Auer und Weber sowie das Team von Wulf hatten wie ihr Konkurrent Henn-Architekten ihre Entwürfe nach dem Wettbewerb nochmals überarbeitet. Kurz bevor ein Expertengremium und der Stadtrat den Sieger benennen sollten, geriet das Verfahren in die Schlagzeilen. Die SPD machte öffentlich, dass sie Probleme wegen ungeklärter Urheberrechte mit den Architekten aus der Bauzeit befürchte. In der Folge erklärte Eike Rollenhagen, einer der damals beauftragten Architekten, dass aus seiner Sicht nur der Henn-Entwurf akzeptabel sei. Dieser bekam dann auch den Zuschlag. Auch diese Vorfälle hatten Auer und Wulf gerügt. Zudem wähnten sie das Büro Henn im Vorteil, weil es bereits mit Voruntersuchungen beauftragt worden war.

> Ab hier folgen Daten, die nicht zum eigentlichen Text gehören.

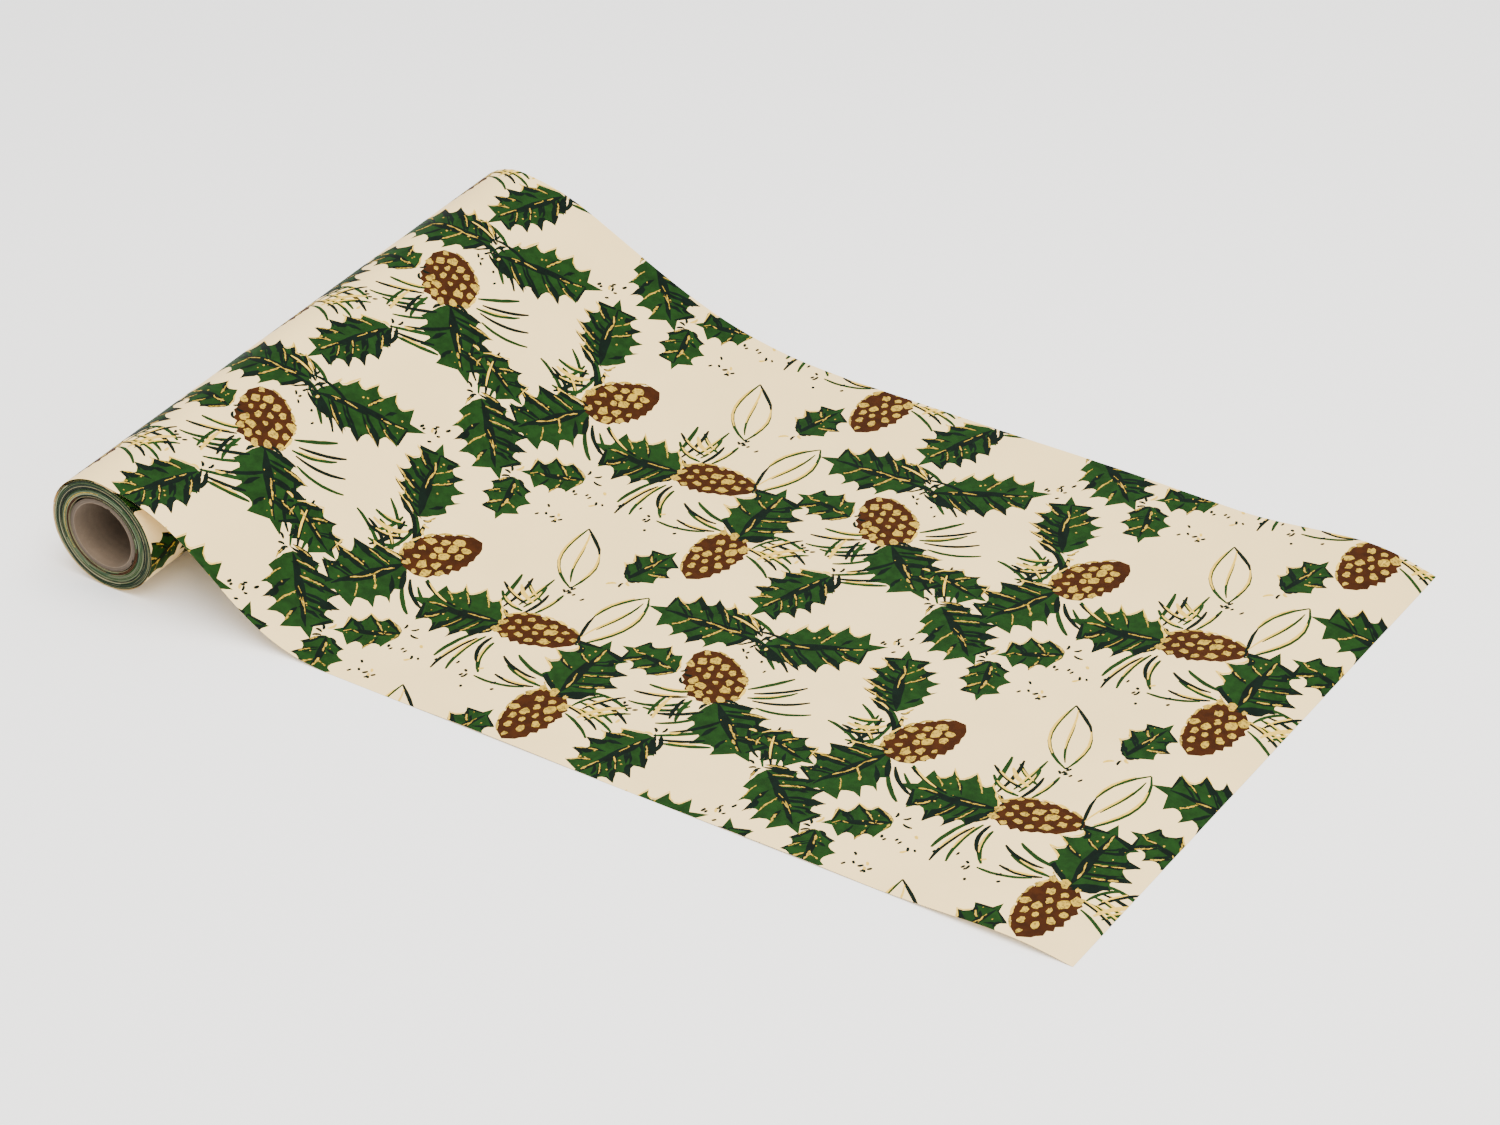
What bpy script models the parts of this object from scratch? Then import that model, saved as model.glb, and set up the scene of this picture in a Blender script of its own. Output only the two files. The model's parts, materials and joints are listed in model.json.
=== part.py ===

Allerdings spielten diese Aspekte bei der Entscheidung der Kammer offenbar kaum eine Rolle. Der Gasteig hatte schon vor der endgültigen Kür von Henn Architekten betont, dass die Urheberrechte erst eingebracht werden könnten, wenn der Sieger feststehe. Dennoch hatte es Aufsehen erregt, dass sich die Gasteig-Experten und der Stadtrat just für jenen Entwurf entschieden hatten, den einer dieser Rechteinhaber eindeutig präferiert hatte. "Wir glauben, dass der Auslober sich verbindlich mit den Urhebern einigen muss, dass sie mit allen Entwürfen leben können und davon Abstand nehmen, ihre Ansprüche geltend zu machen", sagt Auer-und-Weber-Geschäftsführer Suxdorf. Diese Problematik will der Gasteig aber erst nach der verbindlichen Wahl des Büros angehen, dies sei rechtlich nicht anders möglich, so Gasteig-Chef Wagner. Das könnte jedoch den Zeitplan weiter strapazieren.